California’s greatest resource in dry times is not its surface reservoirs, though, but its groundwater, and scientists say the drought has made the need for better controls obvious. While courts have taken charge in a few areas and imposed pumping limits, groundwater in most of the state has been a resource anyone could grab.
Yet putting strict limits in place is expected to take years. The new law, which took effect Jan. 1, does not call for reaching sustainability until the 2040s. Sustainability is vaguely defined in the statute, but in most basins will presumably mean a long-term balance between water going into the ground and water coming out. Scientists have no real idea if the groundwater supplies can last until the 2040s.
If the drought is genuinely a product of global climate change and not just part of a cycle, the answer is more likely "no" rather than "yes." And that means that we need to rethink what we grow--and thus what we eat--not just in California but everywhere. And, on top of that, how much we are going to have to pay for it. In particular, a diet that includes a lot less meat would mean not wasting water on growing food for animals that are then sent off to be killed for human consumption...


  1. INDEED ... Prof Weeks - it is difficult to imagine how a State such as California could get into such a MESS over the situation with its water supply. California is one of the leading regions of the world, in terms of science, technology and the economy. This State has a broader and more powerful economy than many entire countries. And YET we cannot effectively solve a problem with fresh water? The mind boggles at the gross incompetency of management it takes to produce such an outcome!! We have a real crisis in leadership.

    At this stage California has ONE viable option. Desalination. Fortunately, the state has abundant access to ocean waters. Fortunately, other countries such as Saudi Arabia and Israel have been desalinating water for decades. This is not an "unknown technology". ALL that is necessary is for California to move seriously and make the solution happen. And is this process occurring - HECK NO!!

    The water problem in the southwest USA, affecting California, Nevada, Arizona and Texas will be monumental in the next 3-4 decades. It was a completely solvable problem. But an entire generation of voters and politicians did nothing to fix the issue - allowing it to become a full-blown crisis.

    It doesn't bode well for the future of the world. How many more man-made crises does it take before we grapple with the fact ... that the world is lacking real leadership?

    Pete Pollock, Redondo Beach, CA

  2. Follow-up comment. I just saw an NPR program talking about the CA water crisis. What comes across clearly - is that California does NOT have a handle on this problem at all. There is every reason to think that EVEN IF citizens reduce water intake by some nominal amount, this will FAIL to restore balance in the water supply problem. California has become enormously water-hungry (thirsty) as it tries to sustain an environment that is not a desert. The degree of adjustment required to bring water consumption in line with supply is ... draconian. This situation is a huge mess.
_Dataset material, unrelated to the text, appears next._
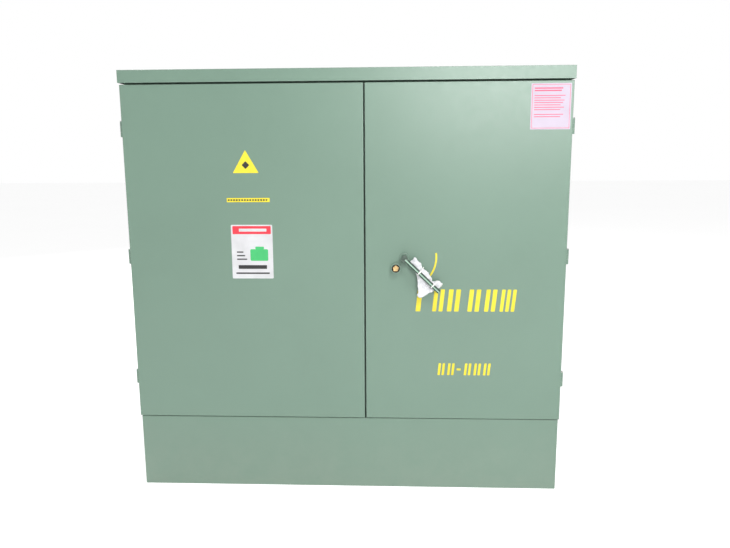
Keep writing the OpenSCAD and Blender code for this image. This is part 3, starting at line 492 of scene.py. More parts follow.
def place_group(tree, name, **inputs):
    """A shared group placed in a material, with its inputs set."""
    made = tree.nodes.new("ShaderNodeGroup")
    made.node_tree = GROUPS[name]
    for label, value in inputs.items():
        made.inputs[label.title().replace("_", " ")].default_value = value
    return made


def mix(tree, factor, first, second):
    """A colour mix; each end is a socket or an RGB triple."""
    made = tree.nodes.new("ShaderNodeMix")
    made.data_type = "RGBA"
    for index, value in ((0, factor), (6, first), (7, second)):
        if isinstance(value, bpy.types.NodeSocket):
            tree.links.new(value, made.inputs[index])
        elif index:
            made.inputs[index].default_value = (*value, 1.0)
        else:
            made.inputs[index].default_value = value
    return made.outputs[2]


def shade(colour, factor):
    """A colour made lighter or darker."""
    return tuple(min(1.0, part * factor) for part in colour)


def new_material(name, metallic=0.0, **constants):
    """A material with a Principled shader, its constants on the shader's own sockets."""
    material = bpy.data.materials.new(name)
    material.use_nodes = True
    shader = material.node_tree.nodes["Principled BSDF"]
    shader.inputs["Metallic"].default_value = metallic
    for label, value in constants.items():
        shader.inputs[label.replace("_", " ")].default_value = value
    return material, material.node_tree, shader


def set_relief(tree, shader, height, strength, distance):
    """Lets a height raise the surface through a bump node."""
    bump = node(tree, "ShaderNodeBump", {"Height": height, "Strength": strength, "Distance": distance})
    tree.links.new(bump.outputs[0], shader.inputs["Normal"])


def surface(name, colour, roughness, worn=None, unevenness=0.08, wear=1.0, dust=0.3, peel=0.12,
            peel_scale=260.0, **constants):
    """An uneven, slightly worn and dusty surface that every solid finish is built from."""
    material, tree, shader = new_material(name, **constants)
    mottle = place_group(tree, "mottle", broad=2.0, fine=60.0)
    edge = place_group(tree, "wear", radius=0.002, amount=wear)
    dirt = place_group(tree, "dust", amount=dust)
    relief = place_group(tree, "peel", scale=peel_scale)
    darker, lighter = shade(colour, 1 - unevenness), shade(colour, 1 + unevenness)
    base = mix(tree, mottle.outputs["Broad"], darker, lighter)
    speckle = maths(tree, "MULTIPLY", mottle.outputs["Fine"], 0.25)
    base = mix(tree, speckle, base, shade(colour, 1 + 1.6 * unevenness))
    base = mix(tree, edge.outputs["Mask"], base, worn or shade(colour, 1.5))
    base = mix(tree, dirt.outputs["Mask"], base, DUST)
    tree.links.new(base, shader.inputs["Base Color"])
    clean = scaled(tree, mottle.outputs["Fine"], 0.12, roughness - 0.06)
    dull = maths(tree, "MULTIPLY", dirt.outputs["Mask"], 0.4)
    tree.links.new(maths(tree, "ADD", clean, dull, clamp=True), shader.inputs["Roughness"])
    set_relief(tree, shader, relief.outputs["Height"], peel, 0.0004)
    return material


def brushed(name, colour, roughness, direction=(1.0, 1.0, 40.0)):
    """Metal with fine lines along one direction, tarnished in patches."""
    material, tree, shader = new_material(name, metallic=1.0)
    stretched = node(tree, "ShaderNodeMapping", {"Vector": object_place(tree), "Scale": direction})
    lines = node(tree, "ShaderNodeTexNoise",
                 {"Vector": stretched.outputs[0], "Scale": 30.0, "Detail": 4.0})
    mottle = place_group(tree, "mottle", broad=22.0, fine=160.0)
    edge = place_group(tree, "wear", radius=0.001, amount=0.8)
    base = mix(tree, mottle.outputs["Broad"], shade(colour, 0.78), shade(colour, 1.06))
    base = mix(tree, edge.outputs["Mask"], base, shade(colour, 1.25))
    tree.links.new(base, shader.inputs["Base Color"])
    rough = scaled(tree, lines.outputs["Fac"], 0.22, roughness - 0.1)
    tree.links.new(rough, shader.inputs["Roughness"])
    set_relief(tree, shader, lines.outputs["Fac"], 0.15, 0.0002)
    return material


def wound(name, colour):
    """Enamelled wire laid in close turns, seen as fine rings up the coil, the grooves between turns darker
    as painted shade.
    """
    material, tree, shader = new_material(name, metallic=0.4)
    turns = node(tree, "ShaderNodeTexWave",
                 {"Vector": object_place(tree), "Scale": 90.0, "Distortion": 0.4}, bands_direction="Z")
    # Darker in the grooves between the turns: painted shade.
    base = mix(tree, turns.outputs["Fac"], shade(colour, 0.45), colour)
    tree.links.new(base, shader.inputs["Base Color"])
    shader.inputs["Roughness"].default_value = 0.35
    set_relief(tree, shader, turns.outputs["Fac"], 0.6, 0.001)
    return material


def film(name, colour, roughness, wrinkle=0.25, scale=70.0, through=0.0):
    """Thin plastic: faint cloudiness, fine wrinkles and a soft shine."""
    material, tree, shader = new_material(
        name, Subsurface_Weight=through, Subsurface_Radius=(0.01, 0.01, 0.01))
    mottle = place_group(tree, "mottle", broad=scale / 3, fine=scale)
    base = mix(tree, mottle.outputs["Broad"], shade(colour, 0.9), shade(colour, 1.04))
    tree.links.new(base, shader.inputs["Base Color"])
    rough = scaled(tree, mottle.outputs["Fine"], 0.2, roughness)
    tree.links.new(rough, shader.inputs["Roughness"])
    creases = node(tree, "ShaderNodeTexVoronoi", {"Vector": object_place(tree), "Scale": scale},
                   feature="DISTANCE_TO_EDGE")
    set_relief(tree, shader, creases.outputs["Distance"], wrinkle, 0.001)
    return material


def clear_glass():
    """Clear glass, a little smeared."""
    material, tree, shader = new_material("gauge_glass", Transmission_Weight=1.0, IOR=1.45)
    mottle = place_group(tree, "mottle", broad=30.0, fine=200.0)
    rough = maths(tree, "MULTIPLY", mottle.outputs["Fine"], 0.06)
    tree.links.new(rough, shader.inputs["Roughness"])
    return material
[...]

    One big surprise is that the city of Santa Barbara does NOT have its ocean desalination plant working. they are now trying to restore it. it was shut down years ago. WHAT????? the computer technology that runs the plant is seriously outdated. A major re-investment in new technology is required.

    We can't even rise to the level of "crisis management" when it comes to the water problem. There is a risk of a real Dustbowl 2.0 if this climate problem persists for decades.

    Pete, Redondo Beach

    1. Yes, I too heard about the Santa Barbara desalination plant. The problem is that it is VERY expensive (the Saudis call it turning oil into water) and has substantial environmental costs. As you suggest, though, the problem is that all along we in California have not actually been paying the true cost for water--and now the debt is due.